Applied Digital has started delivering tangible progress in its AI data-center buildout—its first 100 MW AI facility at Polaris Forge 1 received Ready-for-Service status, helping drive a near 22% five-day gain and roughly 4x YTD move for a company with ~ $9 billion market cap trading at ~33x forward revenue.
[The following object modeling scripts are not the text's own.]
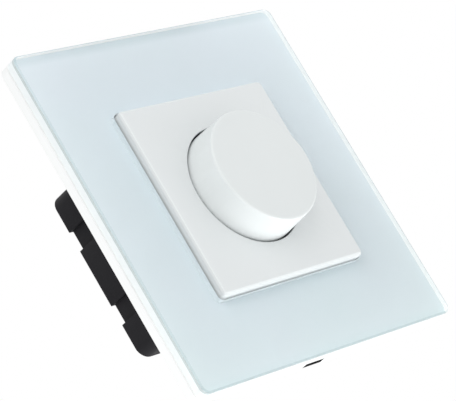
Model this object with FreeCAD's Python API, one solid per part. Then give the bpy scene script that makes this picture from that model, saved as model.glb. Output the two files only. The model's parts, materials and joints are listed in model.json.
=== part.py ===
"""Rotary LED dimmer switch for a flush-mounted wall box.

Millimetres. X is to the right seen from the room, Y goes into the wall, Z is up.
The origin is the panel's centre on the wall plane: the panel stands in front of it (negative Y)
and the housing goes into the wall box behind it (positive Y).
"""
import FreeCAD, Part
import math
import os

V = FreeCAD.Vector
BACK = V(0, 1, 0)

# Panel: glass on a plastic frame
panel_side = 86.0
panel_corner_r = 2.0
glass_t = 3.0
glass_chamfer = 0.4
glass_back_chamfer = 0.2
window_chamfer = 0.25
tape_t = 0.2
tape_margin = 0.2
frame_depth = 2.6
frame_skin = 1.4
frame_rim = 1.8
frame_rear_chamfer = 0.3
frame_rib_t = 1.2
frame_rib_recess = 0.3
frame_rib_places = (10.0, 26.0)
pry_slot_w = 6.4
pry_slot_t = 1.9
pry_slot_lip = 0.4
pry_slot_x = -3.5

# Centre plate
centre_side = 48.0
centre_corner_r = 1.2
centre_proud = 1.8
centre_skin = 1.8
centre_wall = 1.5
centre_edge_chamfer = 0.6
centre_back_gap = 0.3
window_gap = 0.25
well_wall = 1.4
well_depth = 2.0
well_rib_t = 1.2
well_rib_depth = 1.6

# Snap legs of the frame and of the centre plate
leg_t = 1.4
leg_w = 4.0
leg_nose = 0.7
leg_nose_len = 1.6
leg_catch_gap = 0.1
leg_slot_gap = 0.3
frame_leg_x = 8.0
frame_leg_gap = 0.35
centre_leg_z = 9.0

# Knob
knob_foot_r = 14.85
knob_top_r = 14.45
knob_height = 8.3
knob_edge_r = 0.5
knob_edge_steps = 2
knob_foot_chamfer = 0.3
knob_gap = 0.4
knob_skirt = 2.0
knob_skin = 2.0
knob_wall = 1.8
knob_boss_r = 5.2
knob_boss_end = 0.8
knob_rib_t = 1.2
knob_rib_count = 6
knob_rib_setback = 2.6

# Shaft, bush and their fits
shaft_r = 3.0
fit_gap = 0.05
shaft_in_boss = 7.3
shaft_flat = 1.5
shaft_flat_clear = 0.4
shaft_tip_chamfer = 0.5
drive_flat = 1.8
shaft_flange_r = 4.2
shaft_flange_t = 1.1
knob_spring_t = 0.35
knob_spring_w = 3.0
knob_spring_len = 6.0
bush_r = 3.95
bush_front = 4.0
bush_flange_r = 5.2
bush_flange_t = 0.6
nut_flats = 11.0
nut_t = 2.0
washer_r = 6.6
washer_t = 0.5
bush_hole_gap = 0.15

# Support plate
plate_inset = 8.0
plate_corner_r = 5.0
plate_t = 1.0
box_slot_inset = 5.0
box_slot_r = 2.1
box_slot_len = 7.0
screw_pocket_wall = 1.25
screw_pocket_edge = 0.5
screw_pocket_h = 12.0
screw_pocket_r = 0.5

# Rear housing
housing_side = 43.0
housing_corner_r = 3.0
housing_depth = 27.0
housing_wall = 1.5
housing_rear_wall = 1.8
housing_rear_chamfer = 0.5
groove_w = 5.0
groove_depth = 1.3
cover_t = 1.6
cover_gap = 0.15
post_board_gap = 0.3

# Case screws
case_screw_r = 1.25
case_screw_hole_gap = 0.25
case_screw_reach = 9.0
case_screw_head_r = 2.6
case_screw_head_t = 1.3
case_screw_bore_spare = 2.0
cross_len = 2.8
cross_w = 0.6
cross_depth = 0.7

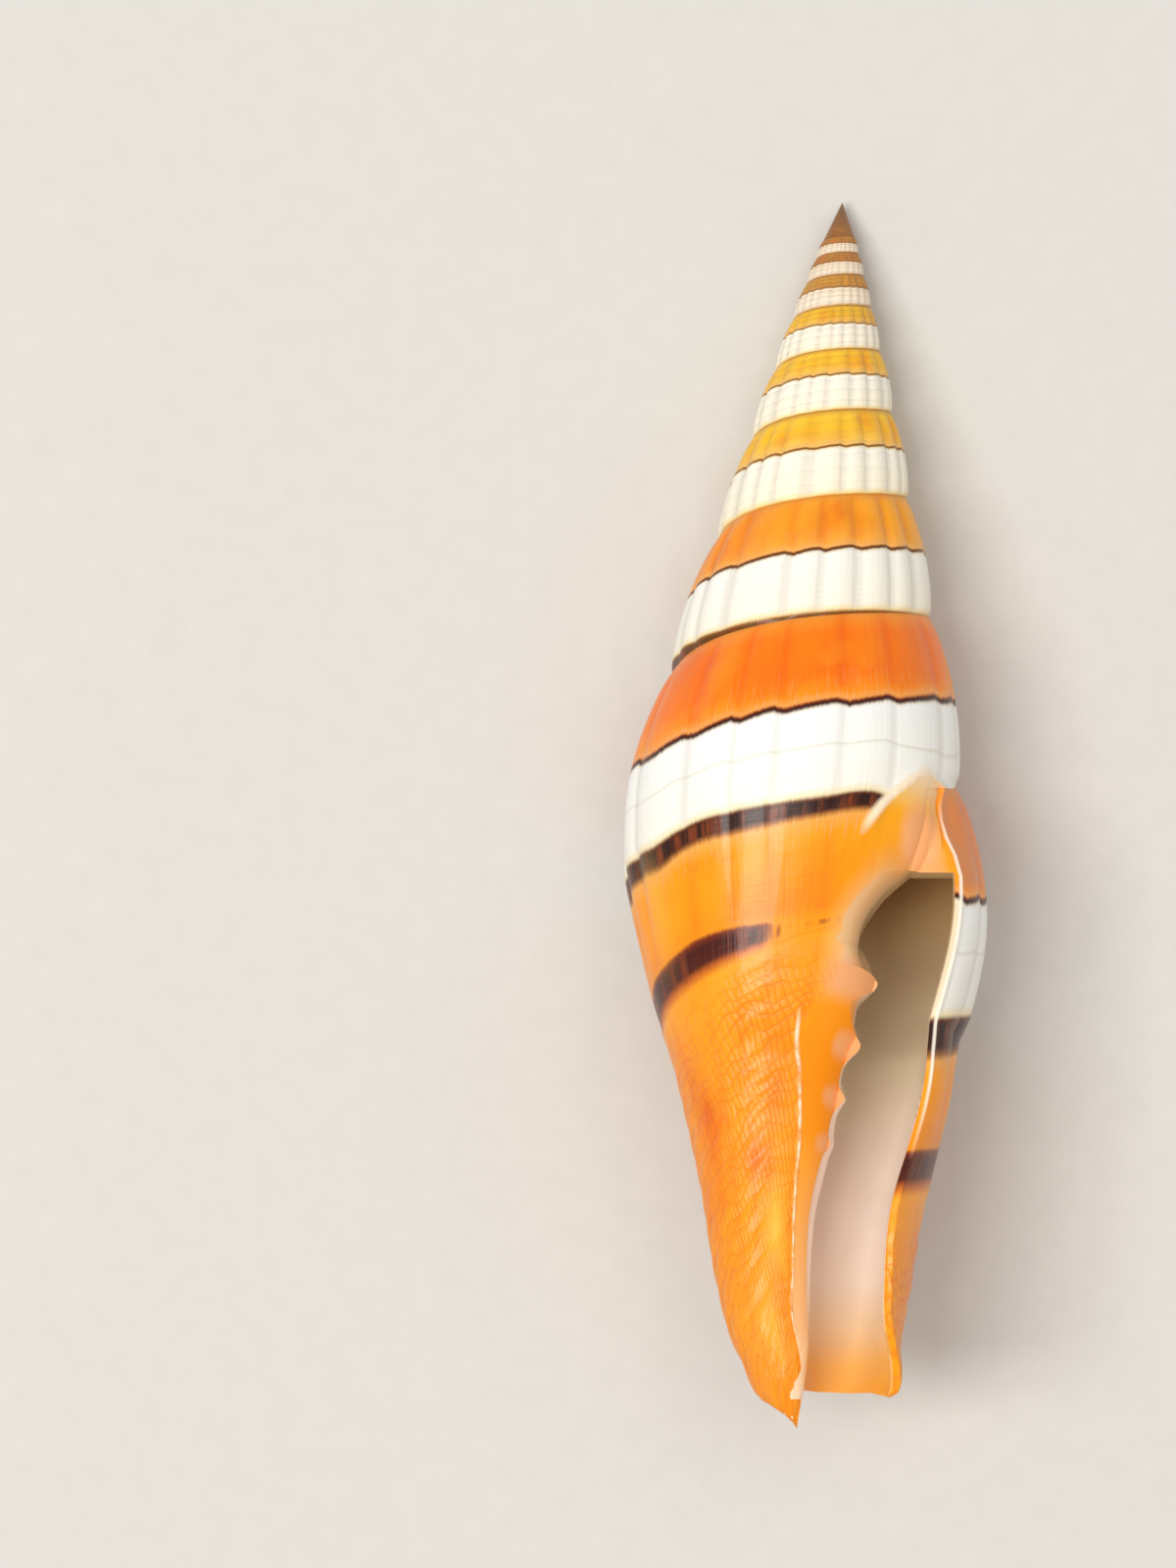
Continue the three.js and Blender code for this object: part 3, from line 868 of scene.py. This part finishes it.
def outside_values(add, cord_spacing):
    """What the layers of the outside share."""
    names = ("turn", "band", "depth", "callus", "crest", "rim", "cord", "red", "yellow")
    skin = SimpleNamespace(**{name: carried(add, name) for name in names})

    # Axial streaks, about 0.6 mm wide on the body whorl, finer fibres, and clouds
    skin.streak = grown_noise(add, 90, 1.6, 3.0)
    skin.fibre = grown_noise(add, 420, 7, 2.0)
    skin.cloud = grown_noise(add, 14, 2.6, 2.0)

    # The bands' borders wander by a few thousandths of the whorl
    wander = add("MapRange", {"Value": skin.fibre, 1: 0.25, 2: 0.75, 3: -0.004, 4: 0.004})
    shifted = add("Math", {0: skin.band, 1: wander}, operation="ADD")
    skin.across = add("Math", {0: shifted, 1: 0.5}, operation="MULTIPLY")

    # The spire has paler bands and calmer streaks
    skin.on_spire = add("MapRange", {"Value": skin.turn, 1: 8.75, 2: 7.3})
    skin.calmer = add("MapRange", {"Value": skin.on_spire, 3: 1.0, 4: 0.45})
    skin.orange = add("ValToRGB", {"Fac": skin.across}, stops=[
        (0.0, 0.5), (0.03, 1.0), (0.2, 0.9), (0.23, 0.0), (0.56, 0.0), (0.62, 0.45), (0.8, 0.5),
        (0.82, 0.0), (0.89, 0.0), (0.93, 0.4), (1.0, 0.4),
    ])

    # On the base, cords about 0.7 mm wide and growth lines 0.5 mm apart part it into grains
    waver = add("MapRange", {"Value": skin.cloud, 1: 0.2, 2: 0.8, 3: -0.06, 4: 0.06})
    spiral = add("Math", {0: skin.cord, 1: waver}, operation="ADD")
    cords = add("Math", {0: spiral, 1: math.pi / cord_spacing}, operation="MULTIPLY")
    lean = add("Math", {0: spiral, 1: 0.16, 2: skin.turn}, operation="MULTIPLY_ADD")
    growing = add("Math", {0: lean, 1: 92 * math.pi}, operation="MULTIPLY")
    skin.grains = add(
        "Math", {0: ridges(add, cords, 0.4), 1: ridges(add, growing, 0.4)}, operation="MULTIPLY"
    )
    on_base = add("MapRange", {"Value": spiral, 1: 1.6, 2: 1.8})
    smoother = add("MapRange", {"Value": skin.yellow, 3: 1.0, 4: 0.25})
    skin.grained = add("Math", {0: on_base, 1: smoother}, operation="MULTIPLY")
    return skin


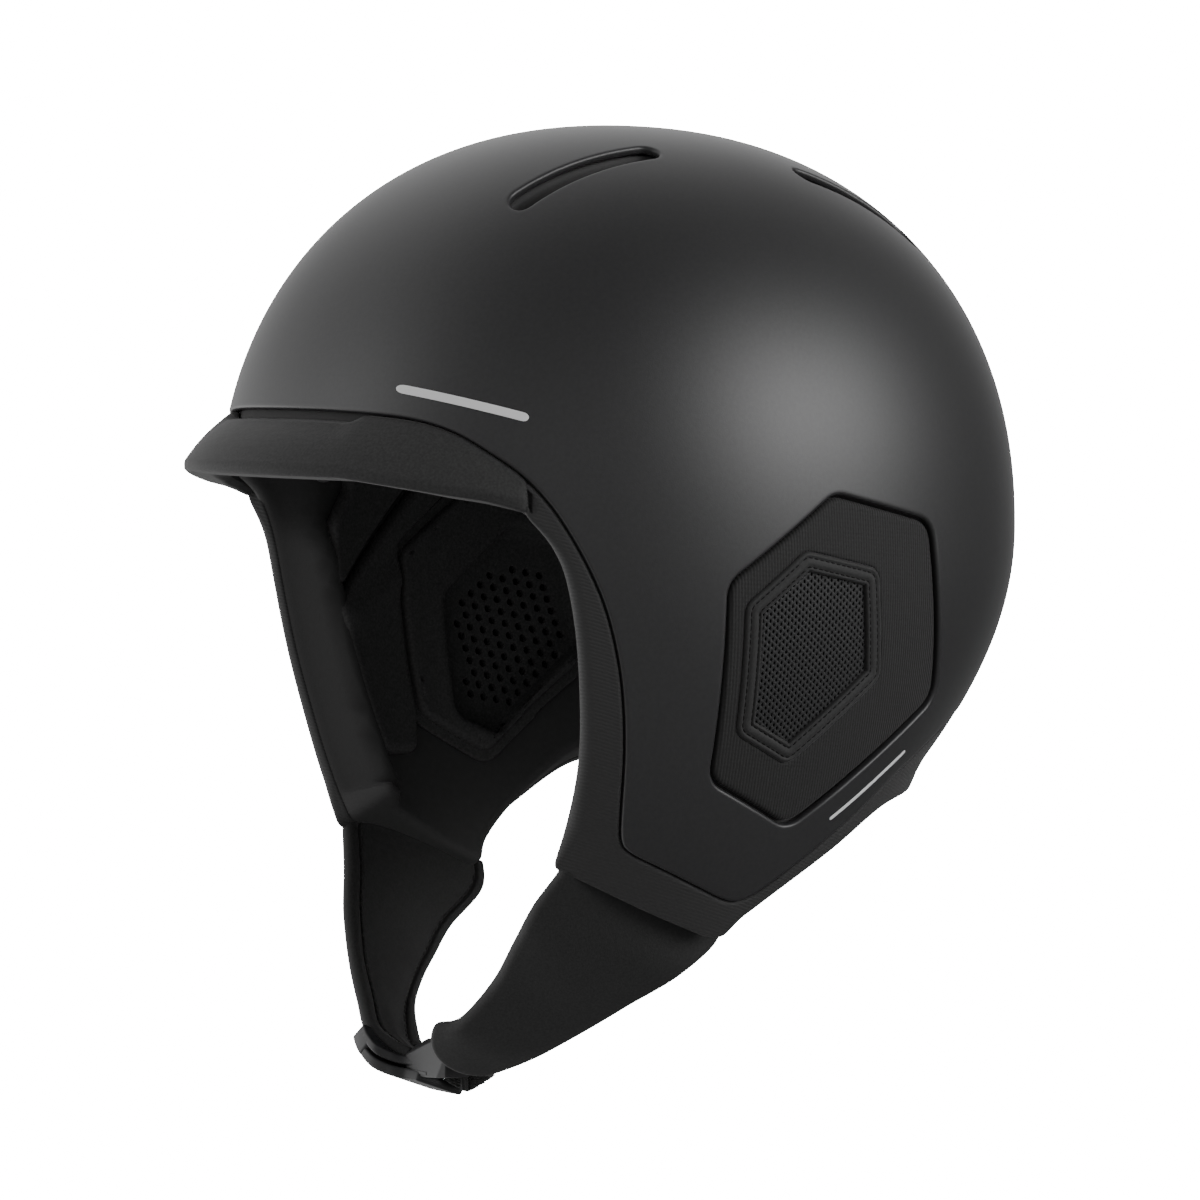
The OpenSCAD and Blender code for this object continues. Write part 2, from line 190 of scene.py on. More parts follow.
def round_corners(points, radius, steps=8):
    """Closed polygon with rounded corners; radius is one number or one per corner."""
    points = array(points)
    count = len(points)
    radii = [radius] * count if np.isscalar(radius) else radius
    curve = []
    for i in range(count):
        corner = points[i]
        to_last, to_next = points[i - 1] - corner, points[(i + 1) % count] - corner
        last_length, next_length = np.linalg.norm(to_last), np.linalg.norm(to_next)
        to_last, to_next = to_last / last_length, to_next / next_length
        half = math.acos(np.clip(to_last @ to_next, -1, 1)) / 2
        setback = min(radii[i] / math.tan(half), 0.48 * last_length, 0.48 * next_length)
        fitted = setback * math.tan(half)
        centre = corner + unit(to_last + to_next) * (fitted / math.sin(half))
        first = math.atan2(*(corner + to_last * setback - centre)[::-1])
        final = math.atan2(*(corner + to_next * setback - centre)[::-1])
        turn = (final - first + math.pi) % (2 * math.pi) - math.pi
        for k in range(steps + 1):
            angle = first + turn * k / steps
            curve.append(centre + fitted * array([math.cos(angle), math.sin(angle)]))
    return array(curve)


def rectangle(x0, x1, y0, y1, radius, steps):
    return round_corners([[x0, y0], [x1, y0], [x1, y1], [x0, y1]], radius, steps)


def resample(points, step, closed=True):
    """Evenly spaced points, about one step apart."""
    points = array(points)
    path = np.vstack([points, points[:1]]) if closed else points
    lengths = np.linalg.norm(np.diff(path, axis=0), axis=1)
    reached = np.concatenate([[0], np.cumsum(lengths)])
    count = max(8, int(round(reached[-1] / step)))
    wanted = np.linspace(0, reached[-1], count + 1)
    if closed:
        wanted = wanted[:-1]
    return np.stack([np.interp(wanted, reached, path[:, i]) for i in range(path.shape[1])], -1)


def smooth_loop(points, times, closed=True):
    points = array(points).copy()
    for _ in range(times):
        if closed:
            points = 0.25 * np.roll(points, 1, 0) + 0.5 * points + 0.25 * np.roll(points, -1, 0)
        else:
            points[1:-1] = 0.25 * points[:-2] + 0.5 * points[1:-1] + 0.25 * points[2:]
    return points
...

The firm has a $3 billion, 280-MW Polaris Forge 2 campus under development (operational early 2027) and expanded its CoreWeave leasing to raise contracted revenue to about $11 billion; consensus expects ~38% revenue growth in 2026 and ~85% in 2027. Key upside is strong demand for GPU-optimized capacity and long-term leases, while meaningful downside risks include heavy capital intensity, execution/delay risk, high valuation leaving little margin for error, and rising competition from hyperscalers.

Analysis

Market structure: Applied Digital (APLD) is a direct beneficiary of surging GPU-driven AI demand, capturing high-margin MW leases and GPU-as-a-service revenues; primary winners are purpose-built infra owners (APLD, niche lessees like CRWV) while legacy colo/cloud (Digital Realty, core hyperscalers when building internally) face either stranded capacity or higher capex. The $11B contracted backlog and Polaris Forge pipeline tighten near-term supply for turnkey AI racks, supporting premium pricing for validated RFS campuses through 2026–2027 and creating a multi-year bottleneck in purpose-built capacity. Risk assessment: Tail risks include (1) large execution delays/cost overruns at Polaris Forge 2 (>6–12 month slips) eroding 2027 revenue, (2) GPU export controls or NVDA supply shocks delaying deployments by >3 months, and (3) hyperscaler vertical integration reducing third-party demand by 20%+ over 2–3 years. Short-term (days–months) price action will be volatility-driven around lease/capex updates; long-term (2026–2028) fundamentals depend on PPA/energy contracts and grid capacity availability. Trade implications: Construct small, defined-risk exposure to APLD (2–3% portfolio) plus asymmetric option structures (LEAP call spreads) to capture 2027–2028 revenue inflection while capping downside; consider relative trades long APLD vs short legacy data-center REITs (e.g., DLR) to express premium for purpose-built AI infrastructure. Cross-asset: expect incremental corporate issuance (debt) from infra builders, upward pressure on industrial metals and power-hedge instruments, and wider credit spreads for execution-risky developers. Contrarian angles: Consensus prices rapid growth but understates grid/PPAs and GPU supply as hard constraints—if GPU deliveries slip 10–20% or power PPAs rise 15% cost-on-cost, margin compression will be sharp. The market may be overpaying near-term: favor staged entries with objective triggers (RFS confirmations, incremental lease signings) rather than full-scale buy-and-hold today.